Helps bring an ease to everyone that maybe be affected to have a conversation about Crohn’s.
Also your stories about your Dad are fabulous.
Look after you!
Thank you for sharing your journey. Awareness is key!
My daughter was diagnosed when she was 7 years old ( 12 now) It was quite a journey to diagnosis but now she is thriving under fantastic care and the right meds.( Jillian actually featured her on her little hero’s as we were fundraising a lot ❤️)

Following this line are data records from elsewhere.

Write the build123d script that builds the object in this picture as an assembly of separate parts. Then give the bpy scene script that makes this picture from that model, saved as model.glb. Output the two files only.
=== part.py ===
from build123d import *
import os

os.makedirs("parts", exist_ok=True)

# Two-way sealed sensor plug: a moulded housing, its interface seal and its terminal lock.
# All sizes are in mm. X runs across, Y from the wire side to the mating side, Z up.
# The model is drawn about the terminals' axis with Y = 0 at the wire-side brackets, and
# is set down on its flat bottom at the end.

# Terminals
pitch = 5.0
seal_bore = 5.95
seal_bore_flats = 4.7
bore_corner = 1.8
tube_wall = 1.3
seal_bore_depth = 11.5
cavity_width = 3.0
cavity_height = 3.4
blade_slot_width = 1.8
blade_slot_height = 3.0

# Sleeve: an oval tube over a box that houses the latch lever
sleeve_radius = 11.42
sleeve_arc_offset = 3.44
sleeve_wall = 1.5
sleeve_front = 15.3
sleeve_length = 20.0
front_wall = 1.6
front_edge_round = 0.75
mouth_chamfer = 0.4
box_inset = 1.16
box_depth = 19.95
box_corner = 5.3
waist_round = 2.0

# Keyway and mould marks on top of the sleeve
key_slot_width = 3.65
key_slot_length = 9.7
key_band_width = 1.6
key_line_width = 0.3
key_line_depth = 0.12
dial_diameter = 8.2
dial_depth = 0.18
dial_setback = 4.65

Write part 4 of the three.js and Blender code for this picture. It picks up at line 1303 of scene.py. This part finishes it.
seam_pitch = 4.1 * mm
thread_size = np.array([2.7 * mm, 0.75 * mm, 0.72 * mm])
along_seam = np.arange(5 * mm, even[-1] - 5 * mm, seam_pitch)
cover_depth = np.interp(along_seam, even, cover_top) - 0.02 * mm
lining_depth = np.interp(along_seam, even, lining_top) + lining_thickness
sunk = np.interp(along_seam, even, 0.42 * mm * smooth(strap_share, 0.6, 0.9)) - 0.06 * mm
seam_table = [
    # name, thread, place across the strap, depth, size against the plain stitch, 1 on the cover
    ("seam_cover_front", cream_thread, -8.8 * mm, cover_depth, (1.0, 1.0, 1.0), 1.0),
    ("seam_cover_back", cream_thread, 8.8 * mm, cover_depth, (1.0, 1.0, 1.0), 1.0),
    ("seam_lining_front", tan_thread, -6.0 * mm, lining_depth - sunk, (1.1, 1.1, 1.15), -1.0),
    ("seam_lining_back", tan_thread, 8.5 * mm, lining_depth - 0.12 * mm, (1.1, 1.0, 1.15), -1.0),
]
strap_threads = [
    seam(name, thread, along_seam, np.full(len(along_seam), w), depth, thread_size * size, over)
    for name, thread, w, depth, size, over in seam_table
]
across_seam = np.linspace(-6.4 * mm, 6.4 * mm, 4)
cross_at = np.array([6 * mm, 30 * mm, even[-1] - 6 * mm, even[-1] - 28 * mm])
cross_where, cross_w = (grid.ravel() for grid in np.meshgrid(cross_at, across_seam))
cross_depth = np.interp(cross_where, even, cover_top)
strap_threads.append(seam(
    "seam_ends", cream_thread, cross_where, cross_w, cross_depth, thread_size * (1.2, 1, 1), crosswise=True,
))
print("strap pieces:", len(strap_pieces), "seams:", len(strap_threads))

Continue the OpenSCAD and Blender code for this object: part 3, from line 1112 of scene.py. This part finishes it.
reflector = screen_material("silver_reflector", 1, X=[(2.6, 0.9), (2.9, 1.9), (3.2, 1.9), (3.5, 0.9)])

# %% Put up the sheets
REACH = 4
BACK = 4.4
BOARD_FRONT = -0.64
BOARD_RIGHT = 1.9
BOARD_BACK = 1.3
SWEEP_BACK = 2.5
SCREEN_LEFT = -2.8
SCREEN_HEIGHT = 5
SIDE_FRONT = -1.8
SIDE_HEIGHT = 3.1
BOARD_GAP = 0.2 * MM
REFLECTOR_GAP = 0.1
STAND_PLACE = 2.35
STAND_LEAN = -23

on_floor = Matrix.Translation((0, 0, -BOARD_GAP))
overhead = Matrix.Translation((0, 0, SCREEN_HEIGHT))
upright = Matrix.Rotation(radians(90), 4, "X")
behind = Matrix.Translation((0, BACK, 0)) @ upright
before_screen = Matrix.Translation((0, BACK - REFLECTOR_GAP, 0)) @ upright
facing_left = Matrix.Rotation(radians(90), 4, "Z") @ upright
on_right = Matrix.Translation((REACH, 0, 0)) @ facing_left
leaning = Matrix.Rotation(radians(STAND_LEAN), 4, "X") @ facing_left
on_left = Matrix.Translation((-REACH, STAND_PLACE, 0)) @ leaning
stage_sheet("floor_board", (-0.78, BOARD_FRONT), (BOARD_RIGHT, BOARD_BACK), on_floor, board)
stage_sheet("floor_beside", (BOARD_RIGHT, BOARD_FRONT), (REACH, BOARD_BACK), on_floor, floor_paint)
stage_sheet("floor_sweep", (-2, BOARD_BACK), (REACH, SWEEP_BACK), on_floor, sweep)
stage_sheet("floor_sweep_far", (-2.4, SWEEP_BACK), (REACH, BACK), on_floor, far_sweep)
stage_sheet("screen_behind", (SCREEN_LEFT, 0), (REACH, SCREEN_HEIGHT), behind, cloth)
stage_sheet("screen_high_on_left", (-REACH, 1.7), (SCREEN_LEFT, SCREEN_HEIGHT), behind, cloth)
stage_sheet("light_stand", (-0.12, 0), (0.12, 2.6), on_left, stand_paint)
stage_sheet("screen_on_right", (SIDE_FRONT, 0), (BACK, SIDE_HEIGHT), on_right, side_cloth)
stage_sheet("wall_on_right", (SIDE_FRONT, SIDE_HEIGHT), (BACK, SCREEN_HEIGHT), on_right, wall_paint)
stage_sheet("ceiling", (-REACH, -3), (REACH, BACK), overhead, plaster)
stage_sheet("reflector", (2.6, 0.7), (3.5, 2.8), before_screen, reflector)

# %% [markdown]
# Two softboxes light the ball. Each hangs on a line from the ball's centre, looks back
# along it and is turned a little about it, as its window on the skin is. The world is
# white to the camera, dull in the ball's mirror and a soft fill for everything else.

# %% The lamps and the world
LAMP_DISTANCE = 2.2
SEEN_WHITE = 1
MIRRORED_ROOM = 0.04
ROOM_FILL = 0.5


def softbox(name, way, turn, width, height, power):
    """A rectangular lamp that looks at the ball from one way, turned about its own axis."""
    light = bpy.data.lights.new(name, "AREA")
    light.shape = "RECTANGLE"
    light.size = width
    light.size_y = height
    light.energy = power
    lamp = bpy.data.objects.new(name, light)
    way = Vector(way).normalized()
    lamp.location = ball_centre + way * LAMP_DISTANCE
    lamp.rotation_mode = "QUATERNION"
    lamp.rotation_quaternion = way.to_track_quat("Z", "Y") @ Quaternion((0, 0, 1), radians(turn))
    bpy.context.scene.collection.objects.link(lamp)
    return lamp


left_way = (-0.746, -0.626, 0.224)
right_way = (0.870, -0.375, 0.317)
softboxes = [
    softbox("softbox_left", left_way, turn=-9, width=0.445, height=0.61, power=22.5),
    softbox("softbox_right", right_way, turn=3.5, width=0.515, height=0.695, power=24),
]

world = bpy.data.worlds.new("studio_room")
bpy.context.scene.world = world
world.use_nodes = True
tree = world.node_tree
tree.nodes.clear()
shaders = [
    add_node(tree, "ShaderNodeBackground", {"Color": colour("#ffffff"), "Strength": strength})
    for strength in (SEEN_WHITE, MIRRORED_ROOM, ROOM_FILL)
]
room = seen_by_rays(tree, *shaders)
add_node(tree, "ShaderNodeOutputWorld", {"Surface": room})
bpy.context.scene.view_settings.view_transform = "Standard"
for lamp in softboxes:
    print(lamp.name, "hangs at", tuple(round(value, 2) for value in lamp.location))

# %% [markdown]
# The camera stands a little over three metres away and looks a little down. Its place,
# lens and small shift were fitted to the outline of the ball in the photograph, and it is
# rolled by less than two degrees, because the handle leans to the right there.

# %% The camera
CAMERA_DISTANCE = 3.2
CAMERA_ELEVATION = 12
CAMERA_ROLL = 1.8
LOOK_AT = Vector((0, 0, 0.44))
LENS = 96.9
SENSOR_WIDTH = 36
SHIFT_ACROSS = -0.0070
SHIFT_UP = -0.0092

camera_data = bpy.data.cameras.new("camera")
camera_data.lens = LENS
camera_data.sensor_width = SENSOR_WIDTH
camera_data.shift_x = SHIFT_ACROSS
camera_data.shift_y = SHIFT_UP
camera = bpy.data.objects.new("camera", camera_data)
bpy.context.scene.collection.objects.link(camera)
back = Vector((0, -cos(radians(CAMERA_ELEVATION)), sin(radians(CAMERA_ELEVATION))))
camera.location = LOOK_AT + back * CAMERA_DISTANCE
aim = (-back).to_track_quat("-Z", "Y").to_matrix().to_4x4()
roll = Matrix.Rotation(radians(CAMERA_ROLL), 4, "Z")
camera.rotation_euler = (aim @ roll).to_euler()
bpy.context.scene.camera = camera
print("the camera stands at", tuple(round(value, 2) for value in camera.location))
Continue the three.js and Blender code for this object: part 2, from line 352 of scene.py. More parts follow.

I’ll show her this blog. It will be great for her to see other women sharing their stories and seeing how you can live a successful full life, even though not all days are 100%
Dear Tori. I was diagnosed with Crohn’s disease when I was 21. My mother had passed away and my doctor believed that it was all due to stress. Until a few years later and a new doctor and surgery I was diagnosed with Crohn’s disease. I have had three bowel surgeries. I have been on Imuran and Pentasa medication and now are only on the Pentasa. I have been good for28 years so there’s always hope. Thank you so much for sharing. Rosanne
Barbara Lewis says
Thank you for sharing. I’m sure it is very helpful to many people.
I’m sorry you’ve had to feel so crummy. Amazing that you feel so much better though!
Thanks for sharing.
Thank you for talking about this. My son was diagnosed at 11 years old (16 now). We managed to regulate it through diet, but he wasn’t growing very fast. So we had no choice but to put him on Remicade. I hope in the near future we can try regulate with diet again.
My cousin was also diagnosed at 11 years old and sadly passed away at age 43 from liver cancer. Reading about these drugs is really scary. I wish more doctors would look into more holistic treatments.
Please don’t scare people in regards to these life saving/altering medications. Remicade and humira have been miracles for myself and my daughter.
Thank you so much Tori for sharing this! I was diagnosed with Crohn’s over a year ago and can relate. Lots of ups and downs, but it helps to know that we aren’t alone. Knowing what we are facing is half the battle and taking care of ourselves is so rewarding ♥️
Thanks for sharing Tori and glad to hear your are feeling better. I also have Crohn’s and it’s not a topic that many want to talk about so thank-you for bringing awareness to this disease.
My husband has Crohn’s & it is really cool that you are sharing- it can save lives. We need more awareness of what it is & how to approach treatment. He ended up getting an ileostomy due to precancerous cells. It is also common to have related arthritic conditions (hubby has AS) so for others with symptoms, please get checked.
I’m sorry to hear you’ve been through this. I was diagnosed about 8 years ago at age 39, my daughter was diagnosed 3 years ago at age 12. Feel free to contact me if you have any questions. We’re both doing great, on different biologics. Best of luck!!
Olga Pekalska says
So happy to read you are doing better and are more or less able to do life like before again.
You truly are an inspiration to so many. Your honesty and vulnerability are so absolutely appreciated. Thank you for sharing your story. I have forwarded this blog to 3 friends with Crohn’s.
Thank you again, and keep BEing AMAZING you!!! 🤗💖💫
There are so many reasons for IBD to flare (no pun intended) its ugly head, I’m sure it’s impossible to pinpoint what caused your recent flare. But, as someone diagnosed at 15 with “indeterminate” IBD (even after multiple surgeries and biopsies over the years), I appreciate you shedding light on your story – particularly regarding your diet. There are so many pieces of “advice” thrown at us by unqualified bystanders that seem to blame us for poor diet, lack of exercise, etc. that it can lead to EDs and other issues.
Very brave of you to share your story and I value the note on possible trigger as I am seeing this everywhere. Much healthy healing to you Tori. Thank you for sharing with us.